** begin **
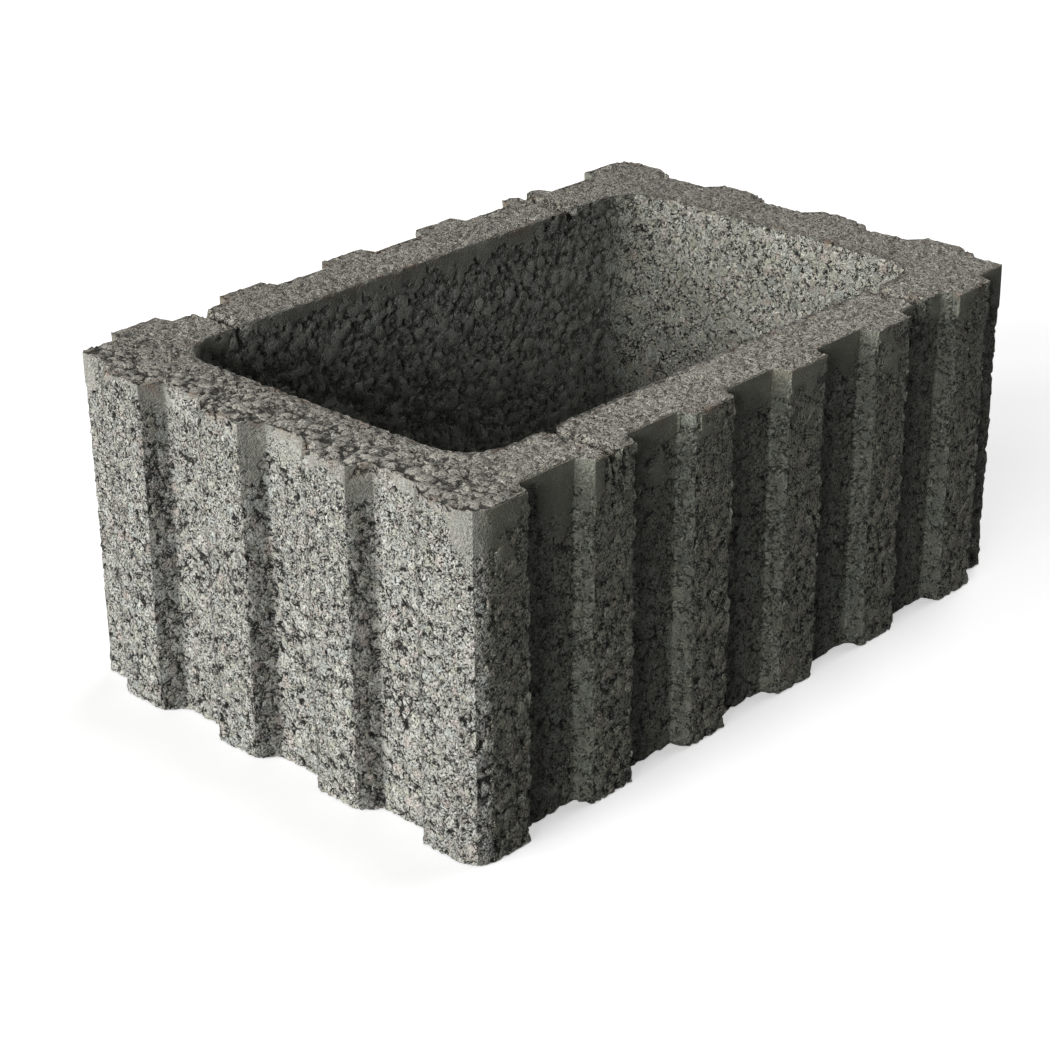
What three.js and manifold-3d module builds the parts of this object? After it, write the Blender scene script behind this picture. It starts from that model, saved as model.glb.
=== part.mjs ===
// Ribbed rectangular planter block of porous, vibropressed concrete.
//
// One casting: a straight-sided tube, open above and below, whose outer faces carry vertical ribs.
// Millimetres. X runs along the length, Y along the width, Z up from the base. The origin is the
// middle of the base. The outline is the same after half a turn about Z: two opposite corners end
// in a rib, and the other two end in a recess.
import * as THREE from 'three';
import { mergeVertices } from 'three/addons/utils/BufferGeometryUtils.js';
import Module from 'manifold-3d';

// Overall size, over the faces of the ribs.
const length = 600;
const width = 400;
const height = 250;

// Ribs: trapezoids in plan, at one pitch from each rib corner.
const ribPitch = 100;
const ribFace = 40;
const ribDepth = 13;
const longSideFlankRun = 5;
const shortSideFlankRun = 11;

// Rib corners: the corner rib is wider, and two facets take off its outer edge.
const cornerRibFace = 50;
const cornerFacetReach = 16;
const cornerFacetInset = 4.5;

// Recess corners: the shortest recess that may follow the last rib, and the bevel of its edge.
const endRecess = 50;
const recessCornerBevel = 2;

// Cavity: the wall behind the recess floors, the corner radius at the rim, and the draft that lets
// the core out upwards, as the growth of the wall from rim to base.
const wall = 45;
const cavityCornerRadius = 35;
const coreDraft = 3;

// Break marks, where the block can be split across: a V-shaped groove over the rim, which runs out
// at each face of the wall into a deeper notch that dies away below the rim.
const grooveDepth = 6;
const notchDepth = 8;
const notchHeight = 32;

// How far a cutting tool runs past the face that it cuts.
const overcut = 10;

const concreteColour = 0x8c8c85;

// Worked out from the sizes above.
const coverToCavity = ribDepth + wall;
const cavityLength = length - 2 * coverToCavity;
const cavityWidth = width - 2 * coverToCavity;

const ribCount = (side) => 1 + Math.floor((side - cornerRibFace - endRecess) / ribPitch + 1e-6);
const ribEnd = (index) => index * ribPitch + cornerRibFace;
const ribStart = (index) => ribEnd(index) - ribFace;
const ribCentre = (index) => (ribStart(index) + ribEnd(index)) / 2;
const recessCentre = (index) => (ribEnd(index) + ribStart(index + 1)) / 2;

// One side seen in plan, from its rib corner to the foot of its last rib: the distance along the
// side and the distance in from the rib faces.
function sideOutline(side, flankRun) {
  const points = [[cornerFacetReach, 0]];
  for (let index = 0; index < ribCount(side); index++) {
    if (index > 0) {
      points.push([ribStart(index) - flankRun, ribDepth], [ribStart(index), 0]);
    }
    points.push([ribEnd(index), 0], [ribEnd(index) + flankRun, ribDepth]);
  }
  return points;
}

// Half of the outline, counter-clockwise from the rib corner at the origin: its point, the long
// side, the bevelled recess corner, then the short side back up to the opposite rib corner.
function halfOutline() {
  const longSide = sideOutline(length, longSideFlankRun);
  const shortSide = sideOutline(width, shortSideFlankRun).reverse();
  return [
    [cornerFacetInset, cornerFacetInset],
    ...longSide,
    [length - ribDepth - recessCornerBevel, ribDepth],
    [length - ribDepth, ribDepth + recessCornerBevel],
    ...shortSide.map(([along, inward]) => [length - inward, width - along]),
  ];
}

function outerShape() {
  const half = halfOutline().map(([x, y]) => new THREE.Vector2(x - length / 2, y - width / 2));
  const turned = half.map((point) => point.clone().negate());
  return new THREE.Shape([...half, ...turned]);
}

function roundedRectangle(sizeX, sizeY, radius) {
  const x = sizeX / 2 - radius;
  const y = sizeY / 2 - radius;
  const shape = new THREE.Shape();
  shape.absarc(x, y, radius, 0, Math.PI / 2);
  shape.absarc(-x, y, radius, Math.PI / 2, Math.PI);
  shape.absarc(-x, -y, radius, Math.PI, 1.5 * Math.PI);
  shape.absarc(x, -y, radius, 1.5 * Math.PI, 2 * Math.PI);
  return shape;
}

// The core that leaves the cavity: widest at the rim, and narrower by the draft towards the base.
function core() {
  const shape = roundedRectangle(cavityLength, cavityWidth, cavityCornerRadius);
  const geometry = new THREE.ExtrudeGeometry(shape, {
    depth: height + 2 * overcut,
    bevelEnabled: false,
    curveSegments: 10,
  });
  geometry.translate(0, 0, -overcut);
  const position = geometry.getAttribute('position');
  for (let index = 0; index < position.count; index++) {
    const inset = (coreDraft * (height - position.getZ(index))) / height;
    position.setX(index, position.getX(index) * (1 - (2 * inset) / cavityLength));
    position.setY(index, position.getY(index) * (1 - (2 * inset) / cavityWidth));
  }
  return geometry;
}

// A four-sided bar on edge, whose lower half cuts the groove over the rim of the long wall.
function rimGroove(x, faceInset) {
  const run = coverToCavity - faceInset + 2 * overcut;
  const bar = new THREE.CylinderGeometry(grooveDepth, grooveDepth, run, 4);
  return bar.translate(x, (faceInset + coverToCavity) / 2 - width / 2, height);
}

// A four-sided point with its axis on a face of the wall, whose inner half cuts the notch there.
function faceNotch(x, inset) {
  const stretch = 1 + overcut / notchHeight;
  const point = new THREE.ConeGeometry(notchDepth * stretch, notchHeight * stretch, 4);
  point.rotateX(-Math.PI / 2);
  const middle = height - notchHeight + (notchHeight * stretch) / 2;
  return point.translate(x, inset - width / 2, middle);
}

// The break marks of one long wall: on the middle of its second rib, and in the middle of the
// recess before its last rib. The opposite wall has the same after half a turn.
function breakMarks() {
  const marks = [
    { along: ribCentre(1), faceInset: 0 },
    { along: recessCentre(ribCount(length) - 2), faceInset: ribDepth },
  ];
  const tools = [];
  for (const { along, faceInset } of marks) {
    const x = along - length / 2;
    tools.push(rimGroove(x, faceInset), faceNotch(x, faceInset), faceNotch(x, coverToCavity));
  }
  return [...tools, ...tools.map((tool) => tool.clone().rotateZ(Math.PI))];
}

const wasm = await Module();
wasm.setup();

function toSolid(geometry) {
  const bare = geometry.clone();
  bare.deleteAttribute('normal');
  bare.deleteAttribute('uv');
  const merged = mergeVertices(bare, 1e-4);
  return new wasm.Manifold(new wasm.Mesh({
    numProp: 3,
    vertProperties: new Float32Array(merged.getAttribute('position').array),
    triVerts: new Uint32Array(merged.getIndex().array),
  }));
}

function toGeometry(solid) {
  const mesh = solid.getMesh();
  const geometry = new THREE.BufferGeometry();
  geometry.setAttribute('position', new THREE.BufferAttribute(mesh.vertProperties, 3));
  geometry.setIndex(new THREE.BufferAttribute(mesh.triVerts, 1));
  geometry.computeVertexNormals();
  return geometry;
}

function planterGeometry() {
  const outside = new THREE.ExtrudeGeometry(outerShape(), { depth: height, bevelEnabled: false });
  let solid = toSolid(outside).subtract(toSolid(core()));
  for (const tool of breakMarks()) {
    solid = solid.subtract(toSolid(tool));
  }
  return toGeometry(solid);
}

const concrete = new THREE.MeshStandardMaterial({
  color: concreteColour,
  roughness: 0.95,
  metalness: 0,
  flatShading: true,
});

const planterBlock = new THREE.Mesh(planterGeometry(), concrete);
planterBlock.name = 'planter_block';

const group = new THREE.Group();
group.add(planterBlock);

export default group;
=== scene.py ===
"""Dresses the planter block: porous, vibropressed concrete, as one mesh that replaces the node."""
import math
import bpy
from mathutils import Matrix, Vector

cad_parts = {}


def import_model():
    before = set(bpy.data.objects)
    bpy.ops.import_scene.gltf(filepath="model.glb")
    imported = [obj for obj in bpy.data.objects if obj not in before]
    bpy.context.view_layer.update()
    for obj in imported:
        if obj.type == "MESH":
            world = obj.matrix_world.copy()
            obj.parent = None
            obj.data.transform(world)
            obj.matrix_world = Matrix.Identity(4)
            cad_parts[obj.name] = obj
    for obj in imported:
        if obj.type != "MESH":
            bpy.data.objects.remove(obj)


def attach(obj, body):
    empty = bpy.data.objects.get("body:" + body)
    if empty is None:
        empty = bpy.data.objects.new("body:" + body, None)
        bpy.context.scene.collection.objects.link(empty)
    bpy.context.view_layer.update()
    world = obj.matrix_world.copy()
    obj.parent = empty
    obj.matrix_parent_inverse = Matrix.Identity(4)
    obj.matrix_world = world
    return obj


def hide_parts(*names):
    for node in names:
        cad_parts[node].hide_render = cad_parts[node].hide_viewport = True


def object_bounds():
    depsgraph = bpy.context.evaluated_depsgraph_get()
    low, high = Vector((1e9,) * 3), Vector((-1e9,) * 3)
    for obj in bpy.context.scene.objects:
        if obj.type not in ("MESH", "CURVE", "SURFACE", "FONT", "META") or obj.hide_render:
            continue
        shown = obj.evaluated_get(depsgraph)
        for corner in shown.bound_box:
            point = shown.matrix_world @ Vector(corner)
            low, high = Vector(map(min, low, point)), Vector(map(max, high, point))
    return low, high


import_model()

from types import SimpleNamespace

import bmesh
import bpy
from mathutils import Matrix, Vector

CAD_BOX = [list(corner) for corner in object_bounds()]

NODE = "planter_block"
SLOT = "porous_concrete"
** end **
Transcribe the lines beginning at the one that contains "const concrete = new" and ending at the one that contains "imported = [obj", with nothing added or left out.

const concrete = new THREE.MeshStandardMaterial({
  color: concreteColour,
  roughness: 0.95,
  metalness: 0,
  flatShading: true,
});

const planterBlock = new THREE.Mesh(planterGeometry(), concrete);
planterBlock.name = 'planter_block';

const group = new THREE.Group();
group.add(planterBlock);

export default group;
=== scene.py ===
"""Dresses the planter block: porous, vibropressed concrete, as one mesh that replaces the node."""
import math
import bpy
from mathutils import Matrix, Vector

cad_parts = {}


def import_model():
    before = set(bpy.data.objects)
    bpy.ops.import_scene.gltf(filepath="model.glb")
    imported = [obj for obj in bpy.data.objects if obj not in before]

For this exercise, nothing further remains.